Two more components (I might of course have missed some):
component 8: dealing with the raw steak as a single piece; slicing it into strips; or cutting it into chunks. The 1895 recipe just uses the piece of steak whole, but many later recipes have it cut up (among other things, this increases the surface area of the steak affected by the cooking procedures).
component 9: the cookware: simmering with an open top (allowing water to boil off, so that the liquid either concentrates intensely or must be replaced periodically during cooking) or slow steaming in a closed container — some kind of Dutch oven, a pressure cooker, or a crock pot. The 1895 recipe goes for simmering with replacement of the liquid. I don’t know that these cookware differences make any difference in taste or texture, but they do potentially differ in the length of cooking time.
Originalism. Second, a warning about how we understand this search for the earliest uses of Swiss steak in their cultural setting. The point of the exercise is to figure out how the expression Swiss steak came to be used for a partcular food preparation, not to determine what the original, “true”, meaning of the expression is. The dish Swiss steak is an item of culture, and like other items of culture, it will have a complex history, with precursor dishes (possibly with a variety of names) that eventually crystallize into an item of culture (with certain characteristic functions and forms and with a conventional name), but like any item of culture, this one will be subject to both variation and change.
So how Swiss steak was used in the 1890s, or the 1860s, or whenever, doesn’t tell us anything about how it should be used today. (How it is used today has turned out to be a much more complex matter than I contemplated when I started looking at the expression.)
A trip to Vevay and Vevey. From Wikipedia:
(#1) Indiana – Ohio – Kentucky. To get to the Vevay area, you had to travel on the Ohio River or travel overland transylvanially, across the Appalachians (in particular, through the Cumberland Gap, to the southeast)
Vevay is a town located in Jefferson Township, Switzerland County, Indiana, United States, along the Ohio River [at the southeastern corner of the state, on the Kentucky border]. It is the county seat of Switzerland County. The population was 1,683 at the 2010 census.
Vevay was founded in 1802 by Swiss immigrants intending on cultivating grapes and producing wine. It was named after the Swiss town of Vevey. Vevay has a reputation as being home of the first commercial winery in the United States [founded in 1806 or 1807 by John James Dufour of Vevey]. When Switzerland County was formed in 1814, Vevay was made the county seat.
On the county, from Wikipedia:
Switzerland County [the only Switzerland County in the country!] is a county located in the U.S. state of Indiana. As of 2010, the population was 10,613. The county seat is Vevay.
Switzerland County was formed in 1814. It was named for the home country of many of the early settlers.
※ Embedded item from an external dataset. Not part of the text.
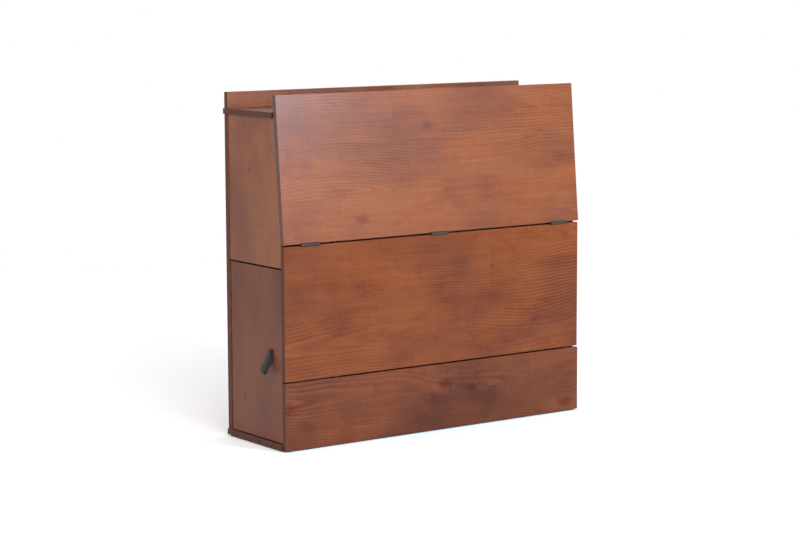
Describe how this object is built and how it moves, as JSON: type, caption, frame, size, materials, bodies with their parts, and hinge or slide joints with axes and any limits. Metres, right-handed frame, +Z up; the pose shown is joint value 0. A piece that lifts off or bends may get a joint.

No railroad tracks were ever laid in Switzerland County, which hindered its growth in the 19th century, after the decline of steamboat travel. Industrial wine grape production in Switzerland County earned the area the title “The Rhineland of America” [entirely figurative: the Rhine is on the northern border of Switzerland (the border with Germany, which has its own, extensive, Rheinland), but the settlers of Switzerland County came from the southwestern part of the country, adjacent to France].
Going back to Vevey, from Wikipedia:
Vevey is a town in Switzerland in the canton of Vaud, on the north shore of Lake Geneva, near Lausanne.
It was the seat of the district of the same name until 2006, and is now part of the Riviera-Pays-d’Enhaut District. It is part of the French-speaking area of Switzerland.
Vevey is home to the world headquarters of the international food and beverage company Nestlé, founded here in 1867. Milk chocolate was invented in Vevey by Daniel Peter in 1875.
… The Confrérie des Vignerons (Brotherhood of Winegrowers) organises the Winegrowers’ Festival (Fête des Vignerons) four or five times each century (one per generation) to celebrate its wine-growing traditions and culture. On those occasions an arena for 16,000 spectators is built in the marketplace — the Grande Place, which is the second-biggest marketplace in Europe, after Lisbon, Portugal. The festivals date from the 18th century; the last five were in 1905, 1927, 1955, 1977 and 1999.
… The Grande Place is dominated by a granary known as La Grenette, built in 1803 in the Neo-Classical “rustic” style. Behind La Grenette is the restaurant La Clef, in which Jean-Jacques Rousseau used to eat. The table at which he sat is still to be seen in the restaurant.
(#2) The Fork of Vevey, Alimentarium on the left
… Additionally, there is a large fork just off the shore of the lake [in front of the Alimentarium, a museum of food]. The fork was originally installed in 1995 as a temporary exhibit. Removed in 1996 and replaced in 2007, it finally got authorization to remain in the lake in 2008 and has become an emblem for the townspeople.